Print each line of the listing once more, precisely as given.

____ Given data

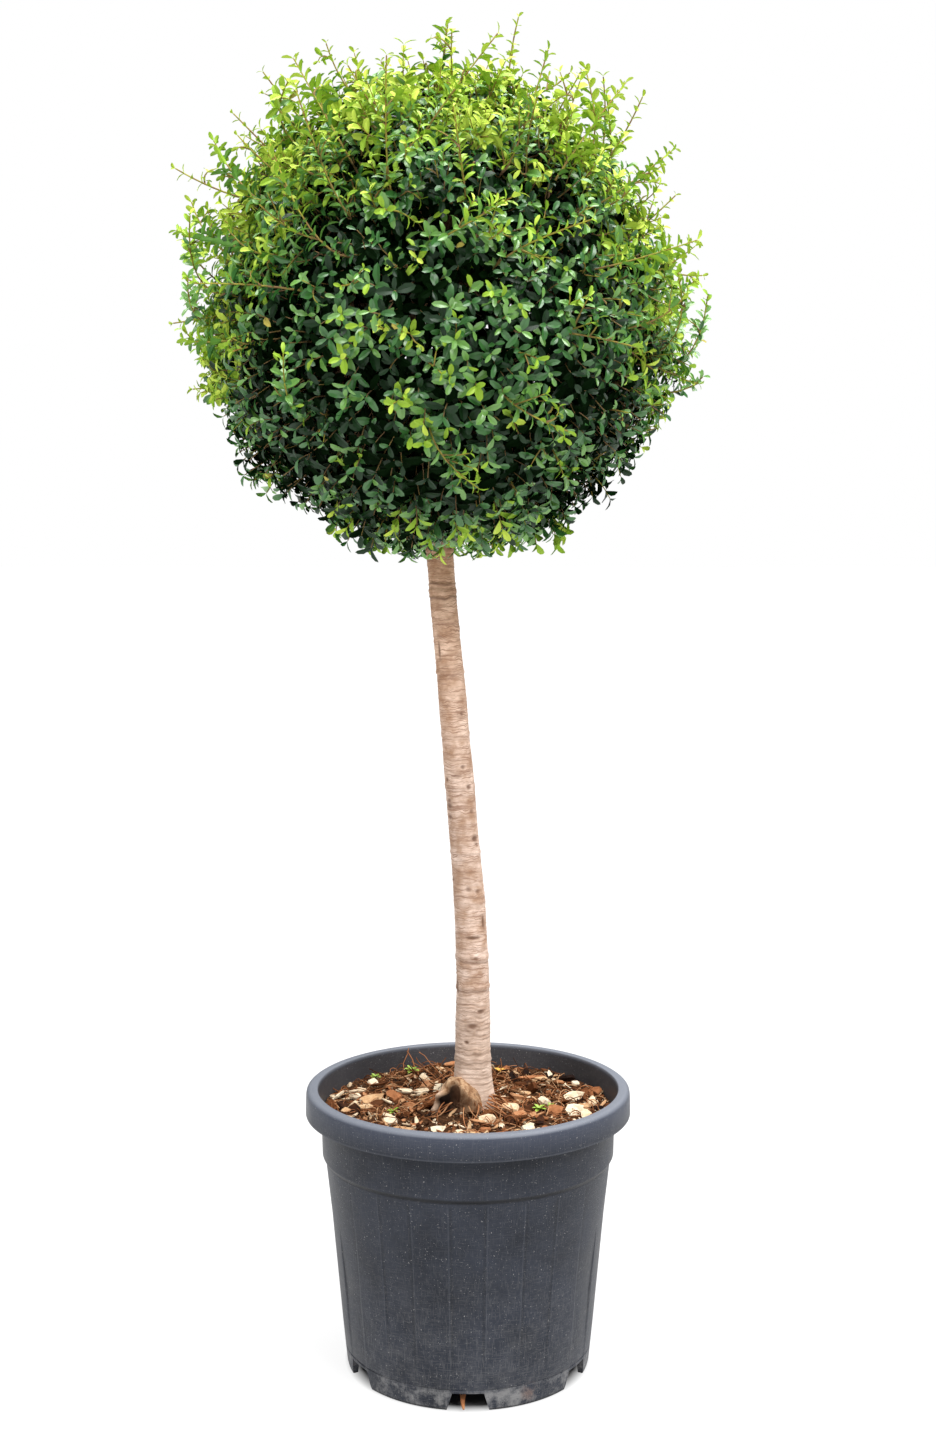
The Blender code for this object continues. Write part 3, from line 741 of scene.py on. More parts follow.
def pot_plastic(settings):
    """Satin blue-grey plastic: moulding mottle, fine scratches, specks, dust low down and scuffs, with
    painted light on the rim, the lip and the flutes' edges, and painted shade in the creases.
    """
    finish = Finish("satin_pot_plastic", settings.plastic, 0.44, Specular_IOR_Level=0.22)
    place = finish.place()
    x, y, z = finish.axes(place)
    top = settings.height
    clean = np.array(settings.plastic)
    dust = settings.dust
    mottle = finish.noise(place, 17.0, 7.0, 0.62)
    finish.colour = finish.mixed(finish.ramp(mottle, 0.34, 0.68), 0.72 * clean, 1.28 * clean + 0.003)
    # painted light: the rim band grows lighter towards the lip, with a painted highlight along the lip
    # and a thin one along the skirt's lower edge
    at_rim = finish.ramp(z, SKIRT_BOTTOM - 0.002, SKIRT_BOTTOM + 0.004)
    lit_rim = finish.mixed(finish.ramp(z, SKIRT_BOTTOM, top), clean, (0.062, 0.071, 0.1))
    finish.coat(lit_rim, at_rim, 0.8)
    finish.coat((0.21, 0.225, 0.26), finish.ramp(z, top - 0.004, top - 0.0003), 0.8)
    off = finish.gap(z, SKIRT_BOTTOM + 0.0008)
    finish.coat((0.13, 0.14, 0.17), finish.ramp(off, 0.0016, 0.0004), 0.3)
    away = finish.vector("LENGTH", finish.vector("MULTIPLY", place, (1.0, 1.0, 0.0)))
    finish.coat((0.046, 0.043, 0.045), finish.ramp(away, 0.1735, 0.17),
                finish.ramp(z, SKIRT_BOTTOM, SKIRT_BOTTOM + 0.002),
                finish.ramp(z, top - 0.001, top - 0.005), 0.85)
    # the flutes' edges: a painted highlight along each, with a line of painted shade beside it
    angle = finish.math("ARCTAN2", x, finish.times(y, -1.0))
    fold = finish.times(angle, settings.flutes / TAU)
    fold = finish.gap(fold, finish.math("ROUND", fold))
    body = finish.times(finish.ramp(z, FOOT_RING + 0.004, 0.08),
                        finish.ramp(z, BODY_TOP, BODY_TOP - 0.004))
    for edge, reach, amount, tint in ((0.252, 0.013, 0.2, (0.11, 0.118, 0.14)),
                                      (0.222, 0.034, 0.3, (0.008, 0.009, 0.012))):
        line = finish.ramp(finish.gap(fold, edge), reach, reach * 0.2)
        finish.coat(tint, line, body, amount)
    # short fine scratches every way, more of them towards the foot
    low = finish.ramp(z, 0.175, 0.01)
    upright = finish.streaks(place, 900.0, 60.0, 5.5)
    level = finish.streaks(place, 90.0, 1500.0, 6.0)
    drawn = finish.math("MAXIMUM", finish.ramp(upright, 0.86, 1.0), finish.ramp(level, 0.93, 1.0))
    finish.coat(dust, drawn, finish.scaled(low, 0.07, 0.035))
    # dust that has settled in clouds, scuffs round the foot ring, and specks
    patch = finish.noise(place, 42.0, 8.0, 0.72)
    dusty = finish.times(finish.ramp(patch, 0.44, 0.8), low, 0.12)
    finish.coat(dust, dusty)
    finish.coat(dust, finish.ramp(patch, 0.47, 0.62),
                finish.ramp(z, FOOT_RING + 0.001, FOOT_RING - 0.004), 0.36)
    finish.coat(dust, finish.speckle(place, 640.0, 0.33, 0.03), 0.7)
    # painted shade in the crease under the collar, under the skirt, and where the pot stands
    outside = finish.minus(1.0, at_rim)
    for crease, reach, amount in ((COLLAR_BOTTOM - 0.003, 0.0036, 0.8),
                                  (SKIRT_BOTTOM - 0.001, 0.005, 0.45), (0.0, 0.003, 0.85)):
        line = finish.ramp(finish.gap(z, crease), reach, reach * 0.35)
        finish.coat((0.006, 0.006, 0.007), line, amount, outside)
    # a brown smear on the foot, right of the front notch
    spot = finish.vector("DISTANCE", place, (0.066, -0.122, 0.014))
    finish.coat((0.18, 0.08, 0.045), finish.ramp(spot, 0.013, 0.003),
                finish.ramp(patch, 0.46, 0.56), 0.45)
    rough = finish.scaled(finish.ramp(mottle, 0.3, 0.7), 0.14, 0.38)
    rough = finish.scaled(dusty, 0.8, rough)
    height = finish.scaled(drawn, 0.4, mottle)
    return finish.done((height, 0.22, 0.0005), Roughness=rough)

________

Written response:
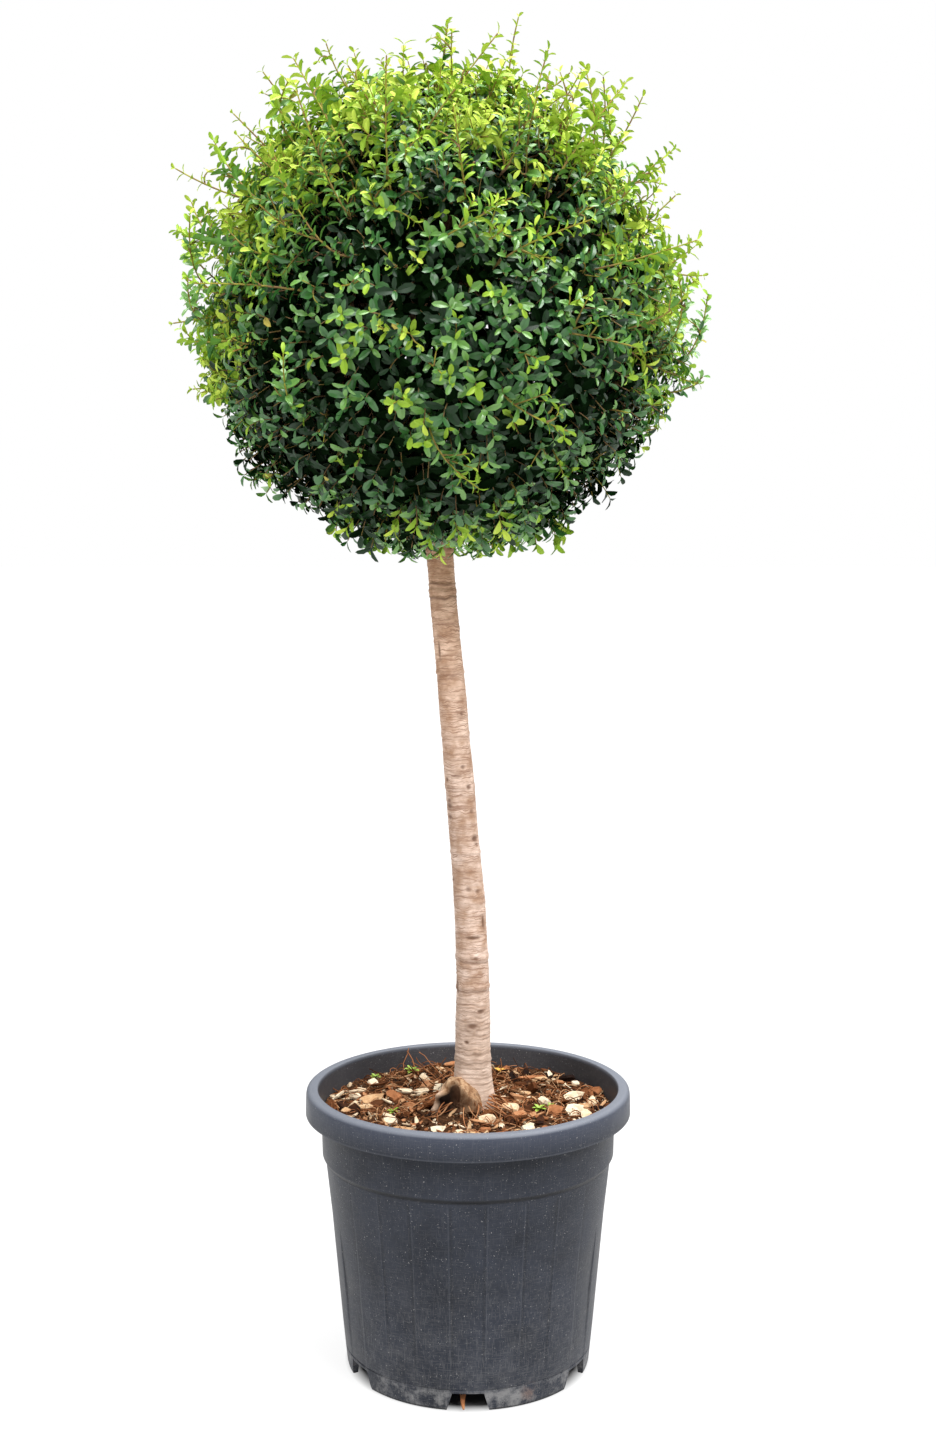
The Blender code for this object continues. Write part 3, from line 741 of scene.py on. More parts follow.
def pot_plastic(settings):
    """Satin blue-grey plastic: moulding mottle, fine scratches, specks, dust low down and scuffs, with
    painted light on the rim, the lip and the flutes' edges, and painted shade in the creases.
    """
    finish = Finish("satin_pot_plastic", settings.plastic, 0.44, Specular_IOR_Level=0.22)
    place = finish.place()
    x, y, z = finish.axes(place)
    top = settings.height
    clean = np.array(settings.plastic)
    dust = settings.dust
    mottle = finish.noise(place, 17.0, 7.0, 0.62)
    finish.colour = finish.mixed(finish.ramp(mottle, 0.34, 0.68), 0.72 * clean, 1.28 * clean + 0.003)
    # painted light: the rim band grows lighter towards the lip, with a painted highlight along the lip
    # and a thin one along the skirt's lower edge
    at_rim = finish.ramp(z, SKIRT_BOTTOM - 0.002, SKIRT_BOTTOM + 0.004)
    lit_rim = finish.mixed(finish.ramp(z, SKIRT_BOTTOM, top), clean, (0.062, 0.071, 0.1))
    finish.coat(lit_rim, at_rim, 0.8)
    finish.coat((0.21, 0.225, 0.26), finish.ramp(z, top - 0.004, top - 0.0003), 0.8)
    off = finish.gap(z, SKIRT_BOTTOM + 0.0008)
    finish.coat((0.13, 0.14, 0.17), finish.ramp(off, 0.0016, 0.0004), 0.3)
    away = finish.vector("LENGTH", finish.vector("MULTIPLY", place, (1.0, 1.0, 0.0)))
    finish.coat((0.046, 0.043, 0.045), finish.ramp(away, 0.1735, 0.17),
                finish.ramp(z, SKIRT_BOTTOM, SKIRT_BOTTOM + 0.002),
                finish.ramp(z, top - 0.001, top - 0.005), 0.85)
    # the flutes' edges: a painted highlight along each, with a line of painted shade beside it
    angle = finish.math("ARCTAN2", x, finish.times(y, -1.0))
    fold = finish.times(angle, settings.flutes / TAU)
    fold = finish.gap(fold, finish.math("ROUND", fold))
    body = finish.times(finish.ramp(z, FOOT_RING + 0.004, 0.08),
                        finish.ramp(z, BODY_TOP, BODY_TOP - 0.004))
    for edge, reach, amount, tint in ((0.252, 0.013, 0.2, (0.11, 0.118, 0.14)),
                                      (0.222, 0.034, 0.3, (0.008, 0.009, 0.012))):
        line = finish.ramp(finish.gap(fold, edge), reach, reach * 0.2)
        finish.coat(tint, line, body, amount)
    # short fine scratches every way, more of them towards the foot
    low = finish.ramp(z, 0.175, 0.01)
    upright = finish.streaks(place, 900.0, 60.0, 5.5)
    level = finish.streaks(place, 90.0, 1500.0, 6.0)
    drawn = finish.math("MAXIMUM", finish.ramp(upright, 0.86, 1.0), finish.ramp(level, 0.93, 1.0))
    finish.coat(dust, drawn, finish.scaled(low, 0.07, 0.035))
    # dust that has settled in clouds, scuffs round the foot ring, and specks
    patch = finish.noise(place, 42.0, 8.0, 0.72)
    dusty = finish.times(finish.ramp(patch, 0.44, 0.8), low, 0.12)
    finish.coat(dust, dusty)
    finish.coat(dust, finish.ramp(patch, 0.47, 0.62),
                finish.ramp(z, FOOT_RING + 0.001, FOOT_RING - 0.004), 0.36)
    finish.coat(dust, finish.speckle(place, 640.0, 0.33, 0.03), 0.7)
    # painted shade in the crease under the collar, under the skirt, and where the pot stands
    outside = finish.minus(1.0, at_rim)
    for crease, reach, amount in ((COLLAR_BOTTOM - 0.003, 0.0036, 0.8),
                                  (SKIRT_BOTTOM - 0.001, 0.005, 0.45), (0.0, 0.003, 0.85)):
        line = finish.ramp(finish.gap(z, crease), reach, reach * 0.35)
        finish.coat((0.006, 0.006, 0.007), line, amount, outside)
    # a brown smear on the foot, right of the front notch
    spot = finish.vector("DISTANCE", place, (0.066, -0.122, 0.014))
    finish.coat((0.18, 0.08, 0.045), finish.ramp(spot, 0.013, 0.003),
                finish.ramp(patch, 0.46, 0.56), 0.45)
    rough = finish.scaled(finish.ramp(mottle, 0.3, 0.7), 0.14, 0.38)
    rough = finish.scaled(dusty, 0.8, rough)
    height = finish.scaled(drawn, 0.4, mottle)
    return finish.done((height, 0.22, 0.0005), Roughness=rough)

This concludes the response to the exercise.